**EXERCISE OBJECTIVE:**
Copy each line below without leaving any out.

**SUPPLIED DATA:**

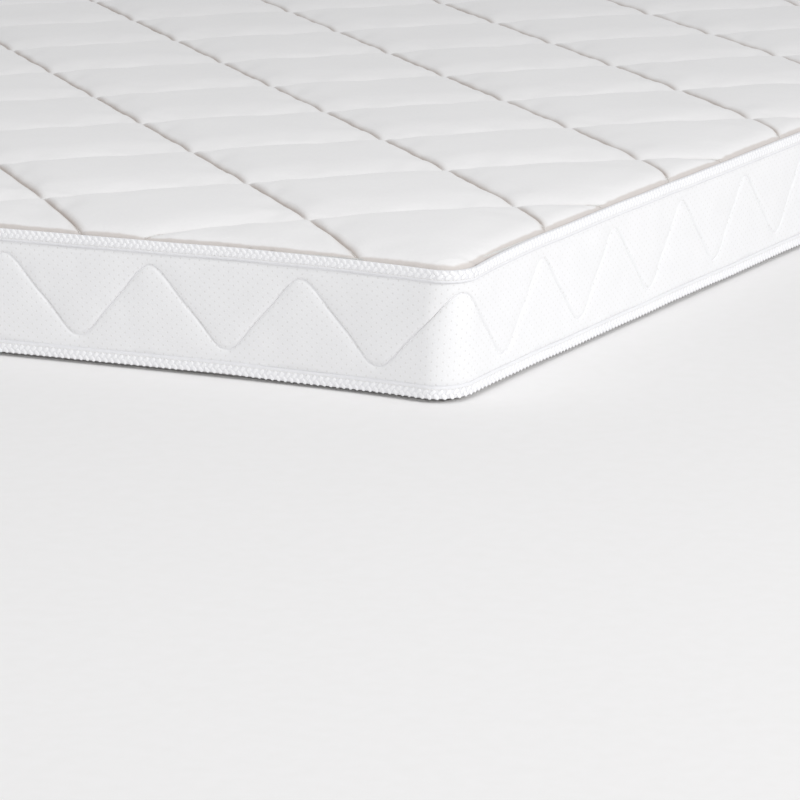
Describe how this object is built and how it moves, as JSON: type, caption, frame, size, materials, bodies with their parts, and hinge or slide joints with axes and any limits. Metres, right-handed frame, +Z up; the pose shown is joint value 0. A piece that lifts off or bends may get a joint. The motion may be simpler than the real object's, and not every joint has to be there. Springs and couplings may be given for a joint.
{
  "type": "memory foam mattress",
  "caption": "Double memory foam mattress with a diamond-quilted top, a wave-quilted border and woven edge tapes.",
  "frame": {"origin": "centre of the underside, on the surface the mattress lies on", "axes": "+X across the width to the right-hand side, +Y along the length to the head end, +Z up"},
  "size_m": [1.6, 2, 0.15],
  "materials": {
    "support_foam": "open-cell polyurethane foam, matt",
    "glue": "dried water-based contact glue, matt",
    "memory_foam": "fine-celled visco foam, matt",
    "sock_jersey": "thin plain jersey, matt",
    "sewing_thread": "spun polyester thread, matt",
    "base_knit": "plain warp knit, matt",
    "border_knit": "dotted double knit, matt",
    "wadding": "loose polyester fibre, matt",
    "backing_fleece": "spunbonded nonwoven, matt",
    "top_knit": "smooth double knit, matt",
    "edge_tape": "woven herringbone tape, slight sheen"
  },
  "bodies": {
    "root": {"support_foam": "support_foam", "foam_glue_film": "glue", "memory_foam": "memory_foam", "core_sock": "sock_jersey", "sock_end_stitching": "sewing_thread", "bottom_ticking": "base_knit", "border_ticking": "border_knit", "border_wadding": "wadding", "border_backing": "backing_fleece", "border_quilting_thread": "sewing_thread", "border_join_stitching": "sewing_thread", "top_ticking": "top_knit", "top_wadding": "wadding", "top_backing": "backing_fleece", "lower_diamond_stitching": "sewing_thread", "upper_diamond_stitching": "sewing_thread", "top_edge_tape": "edge_tape", "bottom_edge_tape": "edge_tape", "top_tape_stitching": "sewing_thread", "bottom_tape_stitching": "sewing_thread"}
  },
  "joints": []
}
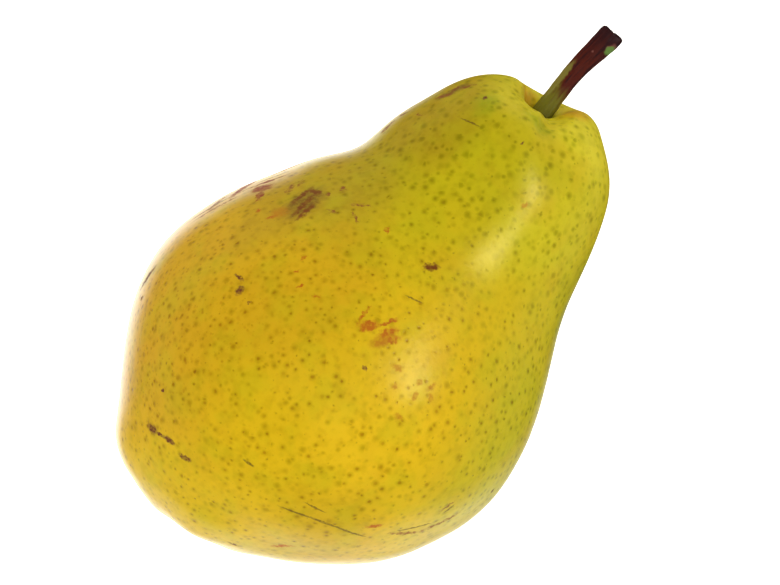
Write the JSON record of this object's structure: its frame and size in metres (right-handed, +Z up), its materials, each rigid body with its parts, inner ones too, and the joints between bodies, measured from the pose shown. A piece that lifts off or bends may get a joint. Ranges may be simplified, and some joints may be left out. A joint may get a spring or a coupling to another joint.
{
  "type": "pear",
  "caption": "Ripe yellow-green pear lying on its side, with a round belly, a lobed neck, a woody stem and a dried calyx.",
  "frame": {"origin": "on the small flat spot that the fruit lies on, straight below the fruit's weight", "axes": "+X along the fruit from its base to its stem, +Y to its left side seen from above, +Z up"},
  "size_m": [0.1182, 0.074, 0.0718],
  "materials": {
    "skin": "waxy satin fruit skin, yellow turning green at the neck, with fine dots and russet marks",
    "stem_bark": "smooth red-brown bark, green at the foot",
    "dried_sepal": "dry, dull, dark brown"
  },
  "bodies": {
    "root": {"fruit": "skin", "stem": "stem_bark", "calyx": "dried_sepal"}
  },
  "joints": []
}
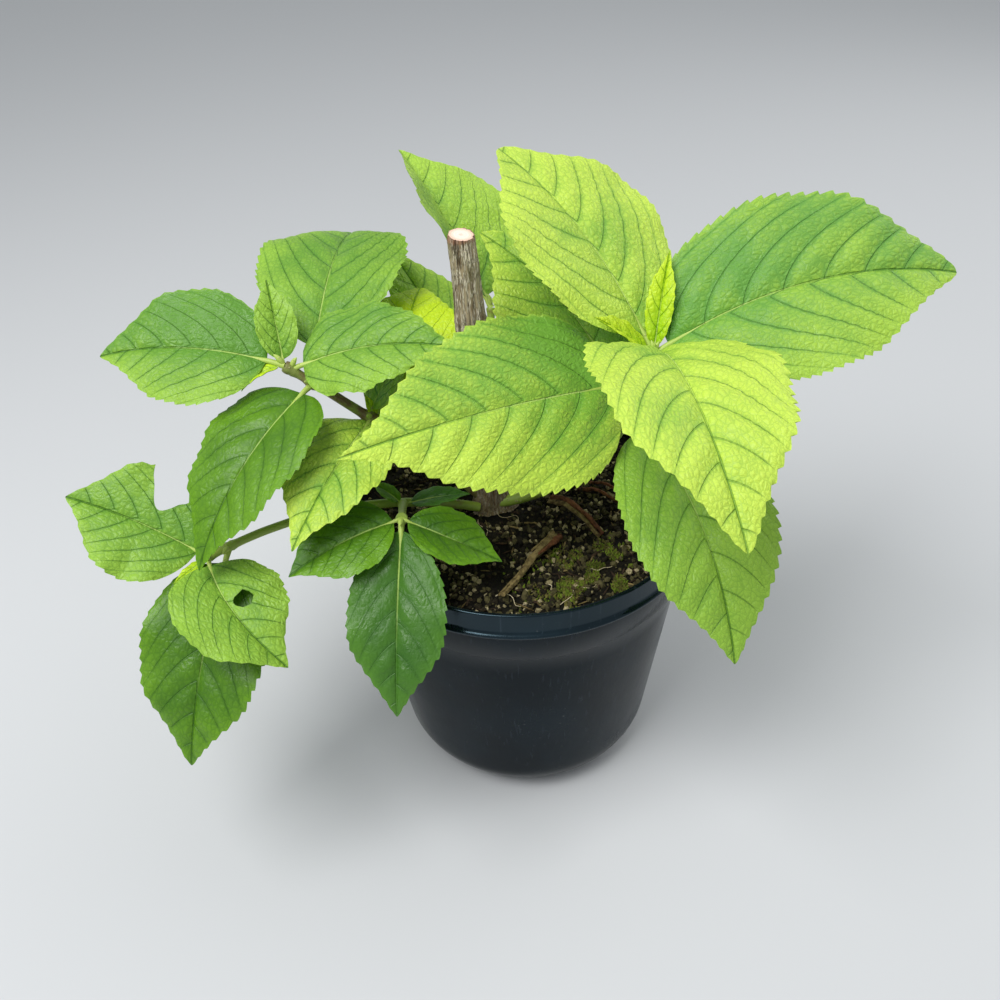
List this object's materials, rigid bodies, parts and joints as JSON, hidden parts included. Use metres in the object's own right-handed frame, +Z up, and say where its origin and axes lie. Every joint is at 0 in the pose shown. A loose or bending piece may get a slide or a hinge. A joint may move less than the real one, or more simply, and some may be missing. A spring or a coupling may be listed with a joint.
{
  "type": "potted hydrangea shrub",
  "caption": "Young leafy hydrangea in a round nursery pot: a cut woody stem with green side shoots of broad toothed leaves.",
  "frame": {"origin": "centre of the pot's flat underside, on the ground", "axes": "+Z up along the pot's axis; +X to the right and +Y to the back as the plant is seen from its front"},
  "size_m": [0.3935, 0.2308, 0.2966],
  "materials": {
    "pot_plastic": "glossy dark navy, lightly dusty",
    "soil": "matte, gritty",
    "bark": "rough grey-brown bark",
    "green_stem": "satin green bark",
    "right_leaves": "satin, light yellow-green",
    "left_leaves": "satin, mid green",
    "low_leaves": "satin, deep green",
    "front_leaves": "satin, deep green",
    "back_leaves": "satin, yellow-green"
  },
  "bodies": {
    "root": {"pot": "pot_plastic", "soil": "soil", "trunk": "bark", "right_shoot": "green_stem", "left_shoot": "green_stem", "low_shoot": "green_stem", "back_shoot": "green_stem", "right_foliage": "right_leaves", "left_foliage": "left_leaves", "low_foliage": "low_leaves", "front_foliage": "front_leaves", "back_foliage": "back_leaves"}
  },
  "joints": []
}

**FINAL RESULT:**
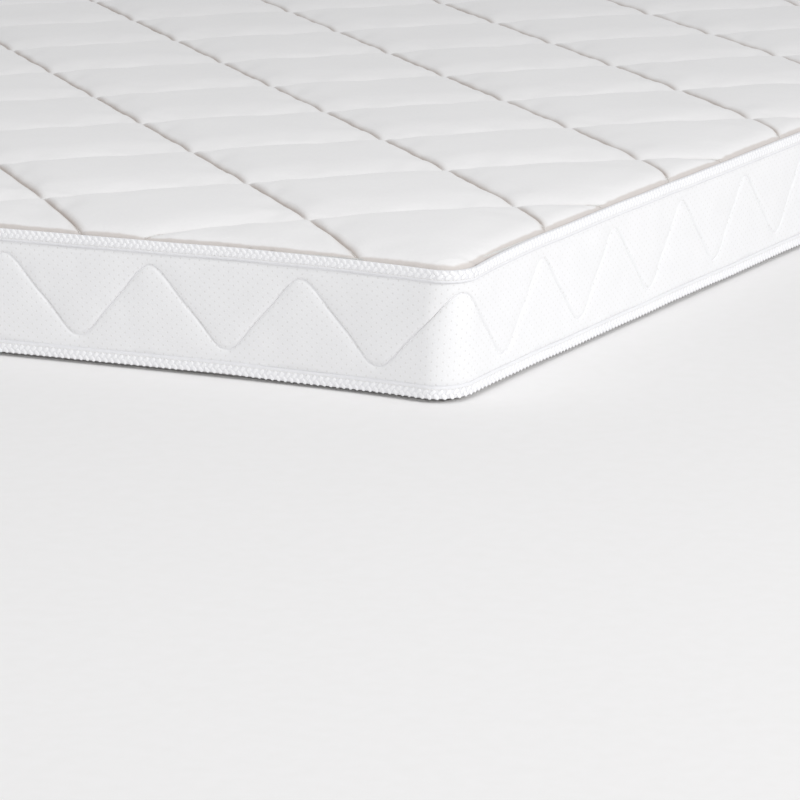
Describe how this object is built and how it moves, as JSON: type, caption, frame, size, materials, bodies with their parts, and hinge or slide joints with axes and any limits. Metres, right-handed frame, +Z up; the pose shown is joint value 0. A piece that lifts off or bends may get a joint. The motion may be simpler than the real object's, and not every joint has to be there. Springs and couplings may be given for a joint.
{
  "type": "memory foam mattress",
  "caption": "Double memory foam mattress with a diamond-quilted top, a wave-quilted border and woven edge tapes.",
  "frame": {"origin": "centre of the underside, on the surface the mattress lies on", "axes": "+X across the width to the right-hand side, +Y along the length to the head end, +Z up"},
  "size_m": [1.6, 2, 0.15],
  "materials": {
    "support_foam": "open-cell polyurethane foam, matt",
    "glue": "dried water-based contact glue, matt",
    "memory_foam": "fine-celled visco foam, matt",
    "sock_jersey": "thin plain jersey, matt",
    "sewing_thread": "spun polyester thread, matt",
    "base_knit": "plain warp knit, matt",
    "border_knit": "dotted double knit, matt",
    "wadding": "loose polyester fibre, matt",
    "backing_fleece": "spunbonded nonwoven, matt",
    "top_knit": "smooth double knit, matt",
    "edge_tape": "woven herringbone tape, slight sheen"
  },
  "bodies": {
    "root": {"support_foam": "support_foam", "foam_glue_film": "glue", "memory_foam": "memory_foam", "core_sock": "sock_jersey", "sock_end_stitching": "sewing_thread", "bottom_ticking": "base_knit", "border_ticking": "border_knit", "border_wadding": "wadding", "border_backing": "backing_fleece", "border_quilting_thread": "sewing_thread", "border_join_stitching": "sewing_thread", "top_ticking": "top_knit", "top_wadding": "wadding", "top_backing": "backing_fleece", "lower_diamond_stitching": "sewing_thread", "upper_diamond_stitching": "sewing_thread", "top_edge_tape": "edge_tape", "bottom_edge_tape": "edge_tape", "top_tape_stitching": "sewing_thread", "bottom_tape_stitching": "sewing_thread"}
  },
  "joints": []
}
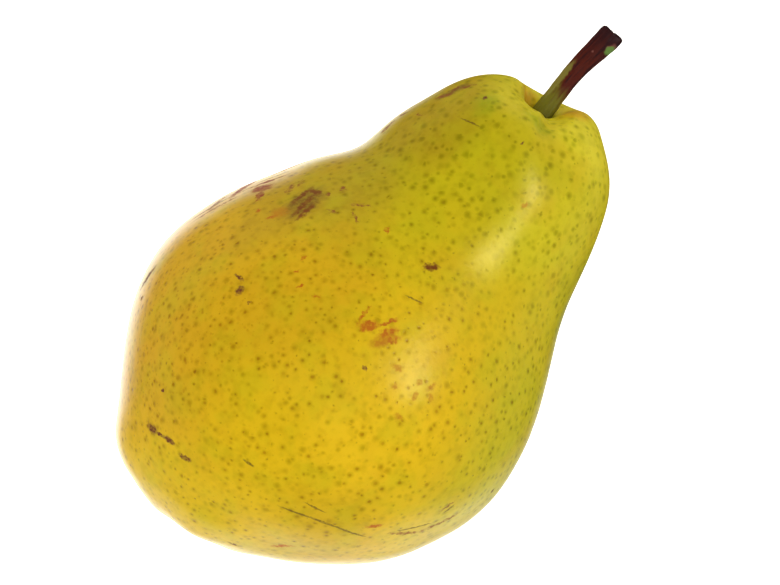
Write the JSON record of this object's structure: its frame and size in metres (right-handed, +Z up), its materials, each rigid body with its parts, inner ones too, and the joints between bodies, measured from the pose shown. A piece that lifts off or bends may get a joint. Ranges may be simplified, and some joints may be left out. A joint may get a spring or a coupling to another joint.
{
  "type": "pear",
  "caption": "Ripe yellow-green pear lying on its side, with a round belly, a lobed neck, a woody stem and a dried calyx.",
  "frame": {"origin": "on the small flat spot that the fruit lies on, straight below the fruit's weight", "axes": "+X along the fruit from its base to its stem, +Y to its left side seen from above, +Z up"},
  "size_m": [0.1182, 0.074, 0.0718],
  "materials": {
    "skin": "waxy satin fruit skin, yellow turning green at the neck, with fine dots and russet marks",
    "stem_bark": "smooth red-brown bark, green at the foot",
    "dried_sepal": "dry, dull, dark brown"
  },
  "bodies": {
    "root": {"fruit": "skin", "stem": "stem_bark", "calyx": "dried_sepal"}
  },
  "joints": []
}
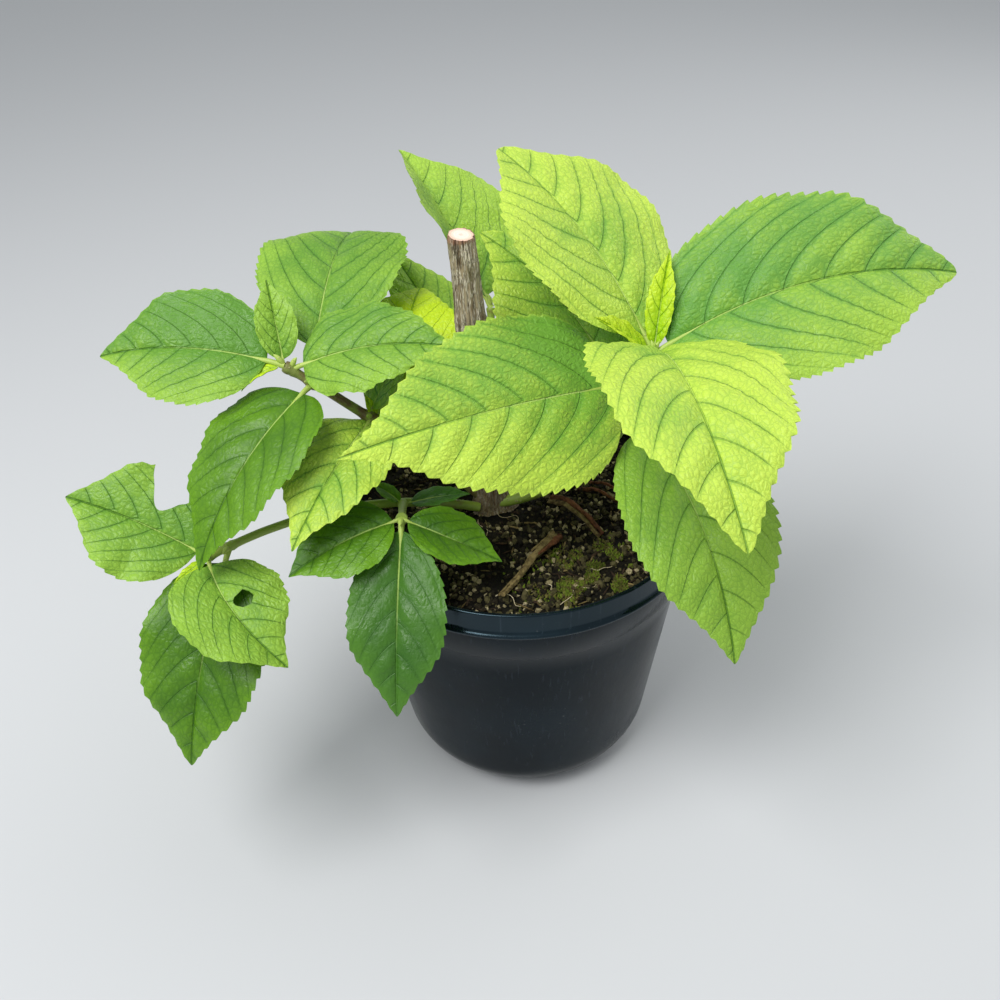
List this object's materials, rigid bodies, parts and joints as JSON, hidden parts included. Use metres in the object's own right-handed frame, +Z up, and say where its origin and axes lie. Every joint is at 0 in the pose shown. A loose or bending piece may get a slide or a hinge. A joint may move less than the real one, or more simply, and some may be missing. A spring or a coupling may be listed with a joint.
{
  "type": "potted hydrangea shrub",
  "caption": "Young leafy hydrangea in a round nursery pot: a cut woody stem with green side shoots of broad toothed leaves.",
  "frame": {"origin": "centre of the pot's flat underside, on the ground", "axes": "+Z up along the pot's axis; +X to the right and +Y to the back as the plant is seen from its front"},
  "size_m": [0.3935, 0.2308, 0.2966],
  "materials": {
    "pot_plastic": "glossy dark navy, lightly dusty",
    "soil": "matte, gritty",
    "bark": "rough grey-brown bark",
    "green_stem": "satin green bark",
    "right_leaves": "satin, light yellow-green",
    "left_leaves": "satin, mid green",
    "low_leaves": "satin, deep green",
    "front_leaves": "satin, deep green",
    "back_leaves": "satin, yellow-green"
  },
  "bodies": {
    "root": {"pot": "pot_plastic", "soil": "soil", "trunk": "bark", "right_shoot": "green_stem", "left_shoot": "green_stem", "low_shoot": "green_stem", "back_shoot": "green_stem", "right_foliage": "right_leaves", "left_foliage": "left_leaves", "low_foliage": "low_leaves", "front_foliage": "front_leaves", "back_foliage": "back_leaves"}
  },
  "joints": []
}